As a lifelong Catholic I could feel pride at the long history of my Church as a champion of social justice.  At points in my life I benefitted from that role.  As a person who brushed up close against the possibility of abortion during my first wife’s last months on earth in the spring and summer of 1965, and is unalterably pro-choice because of my personal experience, I listened closely for, and heard, acknowledgement of the difficulties inherent in adopting absolute right and wrong positions.  But I heard respect for differing opinions from both Obama and the University of Our Lady (Notre Dame).


Obama used the Abortion word on the Notre Dame stage, and handled the sensitive matter in a sensitive way.  But he was no less classy than the Notre Dame officials. 


There was one – or was it several – very loud hecklers early in the speech.  An overwhelming student led chant drowned them out. 


I was distracted early on by a grim looking professor like figure behind President Obama on the stage.  This guy had on all the robes, but when others applauded, he stood stone-like.  I finally decided that he was probably Secret Service.  Maybe someone will expand on that presumption of mine.


Knowing a little about such things work, my guess is that all of the VIPS, Obama, the President of Notre Dame, Father Hesburgh and others, knew before a single word was uttered what at minimum the gist of each others talk would be.  This was not a time or a place for surprises.


Going in everyone doubtless knew that this wasn’t a serious issue within the Catholic Church.  Only about 20% of the Bishops united in opposition to Obama’s appearance; over 60% of Catholics approved.  In my own Catholic Church, this morning, there was not a single word verbally or in print about the conflict, nor did the local diocesan paper in its most recent edition carry a single word about it (though I suspect the local Archbishop was among the 20% who were against Obama’s appearance).* 


And to the best of my knowledge Rome was silent.   Its silence spoke volumes.


For those who value Hostility around a controversial and difficult issue, today was not a good day.  For those who are interested in Healing, today was a solid start.


I went for my walk.  And saw a little kid with his Mom, wearing a Notre Dame tee-shirt.  A good omen.


One day later – May 18, 2009


* I went back to the Archdiocesan paper and found I was in error on this sentence.  Indeed the Archbishop’s column mentioned the event without mentioning either the speaker or the institution, but one had to be a very diligent reader of the weekly newspaper and interested in the event to figure out what the Archbishop was talking about.  The meat of the column was buried in the inside back page of the newspaper.  Such placement was likely intentional.  The entire column is accessible here http://tinyurl.com/ovhszz. 

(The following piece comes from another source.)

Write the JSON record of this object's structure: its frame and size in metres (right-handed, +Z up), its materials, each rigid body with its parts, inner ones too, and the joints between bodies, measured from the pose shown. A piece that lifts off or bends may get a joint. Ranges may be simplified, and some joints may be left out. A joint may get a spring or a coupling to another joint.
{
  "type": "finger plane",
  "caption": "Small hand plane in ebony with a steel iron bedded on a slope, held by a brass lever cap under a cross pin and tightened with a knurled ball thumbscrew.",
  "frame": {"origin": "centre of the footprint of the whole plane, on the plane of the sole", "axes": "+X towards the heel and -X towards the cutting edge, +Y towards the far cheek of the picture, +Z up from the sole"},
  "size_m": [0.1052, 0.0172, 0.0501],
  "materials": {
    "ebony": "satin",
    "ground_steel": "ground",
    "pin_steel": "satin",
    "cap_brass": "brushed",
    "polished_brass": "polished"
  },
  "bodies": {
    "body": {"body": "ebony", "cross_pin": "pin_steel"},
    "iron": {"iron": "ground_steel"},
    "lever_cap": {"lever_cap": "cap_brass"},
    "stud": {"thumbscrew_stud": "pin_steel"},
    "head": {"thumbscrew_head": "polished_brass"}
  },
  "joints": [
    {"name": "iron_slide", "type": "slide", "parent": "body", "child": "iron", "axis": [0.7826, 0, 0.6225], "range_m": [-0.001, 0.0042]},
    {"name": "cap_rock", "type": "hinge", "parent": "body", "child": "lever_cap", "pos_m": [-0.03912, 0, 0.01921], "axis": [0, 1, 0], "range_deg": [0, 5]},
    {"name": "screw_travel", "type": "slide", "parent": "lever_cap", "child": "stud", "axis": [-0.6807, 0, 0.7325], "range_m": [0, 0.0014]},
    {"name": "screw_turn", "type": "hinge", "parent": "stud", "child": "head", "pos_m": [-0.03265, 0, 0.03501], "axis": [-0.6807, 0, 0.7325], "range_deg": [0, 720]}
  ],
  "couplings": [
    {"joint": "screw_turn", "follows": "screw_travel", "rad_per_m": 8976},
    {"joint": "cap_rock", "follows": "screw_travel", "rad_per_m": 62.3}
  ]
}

In his column, the Archbishop appears to acknowledge the need to dialogue “with those who disagree” with the Church’s stand.  The continuing dilemma is how there can be “dialogue” with someone who not only claims the truth but claims that the official position of the Church is the only correct one and says that “[t]here can be no compromise”.  Dialogue does not presume closed minds in a conversation, or “lines drawn in the sand”.  But no openness to other points of view is conveyed whatsoever. The Archbishop who wrote the column for his newspaper has chosen, apparently deliberately, to hide his position from all but those who most likely fervently agree with him.  He can demonstrate that he took a hard position on the issue, without much risk that anyone will notice.

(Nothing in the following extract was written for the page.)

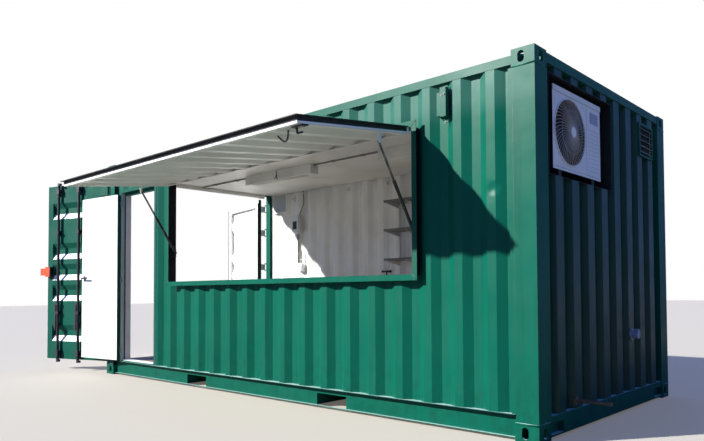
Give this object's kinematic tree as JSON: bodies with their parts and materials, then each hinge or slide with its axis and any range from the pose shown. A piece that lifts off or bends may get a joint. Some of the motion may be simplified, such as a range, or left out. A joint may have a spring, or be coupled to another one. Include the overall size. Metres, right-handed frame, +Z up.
{
  "type": "shipping container cabin",
  "caption": "Twenty foot shipping container fitted out as a cabin, with a top-hung awning over a serving hatch, a side door and open cargo doors.",
  "frame": {"origin": "on the ground, midway between the four bottom corner castings", "axes": "+X along the container towards its closed end, +Y towards the long side opposite the hatch, +Z up"},
  "size_m": [7.5834, 3.772, 2.591],
  "materials": {
    "white_steel": "satin",
    "cream_plastic": "satin",
    "black_steel": "satin",
    "bare_steel": "satin",
    "green_steel": "satin",
    "black_rubber": "matte",
    "white_board": "matte",
    "plywood": "satin",
    "red_paint": "satin",
    "grey_plastic": "satin"
  },
  "bodies": {
    "container": {"air_conditioner_recess": "white_steel", "air_conditioner_unit": "cream_plastic", "awning_hinges": "black_steel", "bottom_corner_castings": "green_steel", "bottom_rail_front": "green_steel", "bottom_rail_rear": "green_steel", "cargo_door_hinges": "green_steel", "ceiling": "white_board", "ceiling_conduit": "cream_plastic", "corner_posts": "green_steel", "cross_members": "green_steel", "door_header": "green_steel", "door_sill": "green_steel", "doorway_frame": "white_steel", "drain_pipe": "bare_steel", "end_header": "green_steel", "end_louvre_vent": "cream_plastic", "end_sill": "green_steel", "end_wall_edge_strip": "green_steel", "end_wall_lower": "green_steel", "end_wall_over_recess": "green_steel", "end_wall_upper": "green_steel", "fan_guard": "cream_plastic", "floor": "plywood", "fork_tunnels": "green_steel", "front_wall_above_doorway": "green_steel", "front_wall_above_hatch": "green_steel", "front_wall_below_hatch": "green_steel", "front_wall_corner": "green_steel", "front_wall_pier": "green_steel", "front_wall_right": "green_steel", "hatch_jambs": "green_steel", "hatch_sill_and_header": "green_steel", "lamp_battens": "cream_plastic", "personnel_door_hinges": "bare_steel", "power_inlet": "grey_plastic", "rear_louvre_vent": "cream_plastic", "rear_wall": "green_steel", "roof_panel": "green_steel", "roof_rails": "green_steel", "shelf_brackets": "white_steel", "shelves": "white_board", "strut_brackets": "black_steel", "switchboard": "cream_plastic", "top_corner_castings": "green_steel", "wall_vent_box": "green_steel"},
    "near_cargo_door": {"near_cargo_leaf": "green_steel", "near_lock_gear": "black_steel", "lock_box": "red_paint"},
    "far_cargo_door": {"far_cargo_leaf": "green_steel", "far_lock_gear": "black_steel"},
    "personnel_door": {"personnel_door_leaf": "white_steel", "personnel_door_handle": "bare_steel"},
    "awning": {"awning_frame": "white_steel", "awning_panel": "green_steel", "awning_seal": "black_rubber", "awning_lugs": "bare_steel"},
    "strut_cylinders": {"gas_strut_cylinders": "black_steel"},
    "strut_rods": {"gas_strut_rods": "bare_steel"}
  },
  "joints": [
    {"name": "near_cargo_door_swing", "type": "hinge", "parent": "container", "child": "near_cargo_door", "pos_m": [-3.04, -1.212, 1.26], "axis": [0, 0, 1], "range_deg": [-105.5, 0]},
    {"name": "far_cargo_door_swing", "type": "hinge", "parent": "container", "child": "far_cargo_door", "pos_m": [-3.04, 1.212, 1.26], "axis": [0, 0, -1], "range_deg": [-101.5, 163.5]},
    {"name": "personnel_door_swing", "type": "hinge", "parent": "container", "child": "personnel_door", "pos_m": [-2.648, -1.226, 1.17], "axis": [0, 0, -1], "range_deg": [-173, 0]},
    {"name": "awning_swing", "type": "hinge", "parent": "container", "child": "awning", "pos_m": [0.2755, -1.275, 2.205], "axis": [1, 0, 0], "range_deg": [0, 82.9]},
    {"name": "strut_swing", "type": "hinge", "parent": "container", "child": "strut_cylinders", "pos_m": [0.2755, -1.2, 1.43], "axis": [1, 0, 0], "range_deg": [-36.5, 0]},
    {"name": "strut_stroke", "type": "slide", "parent": "strut_cylinders", "child": "strut_rods", "axis": [0, -0.5235, 0.8521], "range_m": [-0.2778, 0]}
  ],
  "couplings": [
    {"joint": "strut_swing", "follows": "awning_swing", "ratio": -0.43973},
    {"joint": "strut_stroke", "follows": "awning_swing", "m_per_rad": -0.19176}
  ]
}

Two days later – May 19, 2009


Out of curiosity I decided to look at the several issues of the Archdiocesan newspaper which were published the last several weeks before the speech.  I picked up a sense of editorial meetings concerning “what shall we say about this?” with an answer “as little as possible”, from the small amount of newsprint devoted to the Obama appearance.  The most interesting, and perhaps most revealing, article was a short one on April 16, where it was reported that the local South Bend Bishop “advised Catholics to not attend [the] demonstrations”.  Whatever the real intent was, my own perception was that, even by early April, the powers-that-be knew that the general church membership was not with them regarding Obama’s visit to Notre Dame, and the advisory was a clever PR creation to provide a cover story.  But that is just my individual perception.  I have learned over the years that it is useful to have a healthy skepticism about official versions of events and their meaning.


Four days later – May 21, 2009


The Archdiocesan newspaper carried two front page “below the fold” stories about the events at Notre Dame.  They were equal in length: one focusing on Obama’s remarks; the other on the protests.  On page 6 was a half-page “Guest Editoria” “It’s not only Obama who needs to examine conscience” which, first, acknowledged what every Catholic knows: that the church is not a monolith where everyone thinks alike; but nonetheless contended that genuine Catholics must follow the official Church teaching.